━━━ Entries provided ━━━

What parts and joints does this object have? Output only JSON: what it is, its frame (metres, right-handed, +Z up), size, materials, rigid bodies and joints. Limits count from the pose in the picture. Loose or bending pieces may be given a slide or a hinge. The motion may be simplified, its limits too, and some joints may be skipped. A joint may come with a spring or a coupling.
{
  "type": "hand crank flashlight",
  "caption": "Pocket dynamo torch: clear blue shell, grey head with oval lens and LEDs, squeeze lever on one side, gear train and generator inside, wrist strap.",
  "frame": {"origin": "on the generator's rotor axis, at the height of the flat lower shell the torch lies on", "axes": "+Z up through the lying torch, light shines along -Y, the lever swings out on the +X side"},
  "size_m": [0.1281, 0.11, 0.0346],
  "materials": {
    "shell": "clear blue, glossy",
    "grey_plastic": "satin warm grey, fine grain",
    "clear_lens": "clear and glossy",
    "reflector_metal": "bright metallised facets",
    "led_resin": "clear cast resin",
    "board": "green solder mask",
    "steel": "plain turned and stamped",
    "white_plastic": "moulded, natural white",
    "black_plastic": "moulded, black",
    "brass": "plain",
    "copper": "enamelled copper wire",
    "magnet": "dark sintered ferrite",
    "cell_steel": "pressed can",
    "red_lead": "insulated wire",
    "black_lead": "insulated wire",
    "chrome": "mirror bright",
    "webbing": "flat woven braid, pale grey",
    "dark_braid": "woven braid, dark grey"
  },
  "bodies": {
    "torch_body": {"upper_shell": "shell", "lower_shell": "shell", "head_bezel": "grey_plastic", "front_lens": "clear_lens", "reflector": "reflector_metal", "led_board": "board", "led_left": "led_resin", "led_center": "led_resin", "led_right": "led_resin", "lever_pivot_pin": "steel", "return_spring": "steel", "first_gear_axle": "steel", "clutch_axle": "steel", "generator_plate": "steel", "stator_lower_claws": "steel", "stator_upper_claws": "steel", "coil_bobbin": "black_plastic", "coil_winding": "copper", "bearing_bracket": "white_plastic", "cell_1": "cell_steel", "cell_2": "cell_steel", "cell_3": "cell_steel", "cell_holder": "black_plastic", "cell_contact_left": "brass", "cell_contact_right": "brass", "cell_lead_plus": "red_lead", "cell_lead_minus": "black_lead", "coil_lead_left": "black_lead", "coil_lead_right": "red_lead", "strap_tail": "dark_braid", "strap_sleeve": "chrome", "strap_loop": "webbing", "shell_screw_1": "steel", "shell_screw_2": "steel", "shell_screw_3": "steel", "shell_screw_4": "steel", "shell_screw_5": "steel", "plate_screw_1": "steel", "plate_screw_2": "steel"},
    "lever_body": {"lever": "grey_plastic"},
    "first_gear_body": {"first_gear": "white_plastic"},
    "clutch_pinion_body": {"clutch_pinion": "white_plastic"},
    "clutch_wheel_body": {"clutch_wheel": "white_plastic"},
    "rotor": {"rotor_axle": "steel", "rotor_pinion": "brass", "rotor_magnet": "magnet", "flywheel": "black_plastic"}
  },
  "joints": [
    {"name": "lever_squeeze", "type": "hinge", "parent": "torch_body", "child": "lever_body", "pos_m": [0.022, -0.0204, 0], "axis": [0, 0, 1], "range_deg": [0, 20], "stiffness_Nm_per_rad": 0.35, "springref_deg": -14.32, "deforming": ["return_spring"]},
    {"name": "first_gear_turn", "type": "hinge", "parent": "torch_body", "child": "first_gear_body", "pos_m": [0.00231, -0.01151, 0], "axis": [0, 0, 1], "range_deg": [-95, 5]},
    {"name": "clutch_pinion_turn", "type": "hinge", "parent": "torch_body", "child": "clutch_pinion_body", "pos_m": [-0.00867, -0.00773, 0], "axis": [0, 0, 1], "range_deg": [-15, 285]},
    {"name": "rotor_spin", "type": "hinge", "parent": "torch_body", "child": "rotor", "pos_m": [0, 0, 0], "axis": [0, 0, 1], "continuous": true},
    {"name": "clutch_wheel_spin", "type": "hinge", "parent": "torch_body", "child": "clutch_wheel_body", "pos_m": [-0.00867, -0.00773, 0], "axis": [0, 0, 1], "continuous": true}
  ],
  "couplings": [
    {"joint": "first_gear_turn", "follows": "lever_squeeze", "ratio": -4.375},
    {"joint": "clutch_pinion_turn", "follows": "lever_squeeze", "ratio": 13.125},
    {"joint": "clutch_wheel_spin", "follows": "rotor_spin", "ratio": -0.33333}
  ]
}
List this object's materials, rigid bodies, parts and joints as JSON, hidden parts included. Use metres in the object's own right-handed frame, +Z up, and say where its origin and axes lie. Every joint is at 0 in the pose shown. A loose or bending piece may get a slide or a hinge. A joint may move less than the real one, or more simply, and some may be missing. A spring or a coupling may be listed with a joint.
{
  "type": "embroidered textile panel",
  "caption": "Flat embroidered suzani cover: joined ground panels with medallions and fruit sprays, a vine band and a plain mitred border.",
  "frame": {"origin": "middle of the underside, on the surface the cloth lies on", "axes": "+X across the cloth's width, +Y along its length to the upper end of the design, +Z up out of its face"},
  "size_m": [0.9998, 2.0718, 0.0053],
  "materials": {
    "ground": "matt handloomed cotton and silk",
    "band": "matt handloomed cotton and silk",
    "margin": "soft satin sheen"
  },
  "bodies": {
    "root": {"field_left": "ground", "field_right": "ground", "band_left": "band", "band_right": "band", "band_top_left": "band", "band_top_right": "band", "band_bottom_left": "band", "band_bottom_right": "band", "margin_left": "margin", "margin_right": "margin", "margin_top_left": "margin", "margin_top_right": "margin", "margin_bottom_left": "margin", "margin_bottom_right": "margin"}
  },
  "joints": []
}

━━━

## Instructions for the task
Return precisely the lines of the records, starting with the line that holds "List this object's" and ending with the last one.

## Output for this exercise
List this object's materials, rigid bodies, parts and joints as JSON, hidden parts included. Use metres in the object's own right-handed frame, +Z up, and say where its origin and axes lie. Every joint is at 0 in the pose shown. A loose or bending piece may get a slide or a hinge. A joint may move less than the real one, or more simply, and some may be missing. A spring or a coupling may be listed with a joint.
{
  "type": "embroidered textile panel",
  "caption": "Flat embroidered suzani cover: joined ground panels with medallions and fruit sprays, a vine band and a plain mitred border.",
  "frame": {"origin": "middle of the underside, on the surface the cloth lies on", "axes": "+X across the cloth's width, +Y along its length to the upper end of the design, +Z up out of its face"},
  "size_m": [0.9998, 2.0718, 0.0053],
  "materials": {
    "ground": "matt handloomed cotton and silk",
    "band": "matt handloomed cotton and silk",
    "margin": "soft satin sheen"
  },
  "bodies": {
    "root": {"field_left": "ground", "field_right": "ground", "band_left": "band", "band_right": "band", "band_top_left": "band", "band_top_right": "band", "band_bottom_left": "band", "band_bottom_right": "band", "margin_left": "margin", "margin_right": "margin", "margin_top_left": "margin", "margin_top_right": "margin", "margin_bottom_left": "margin", "margin_bottom_right": "margin"}
  },
  "joints": []
}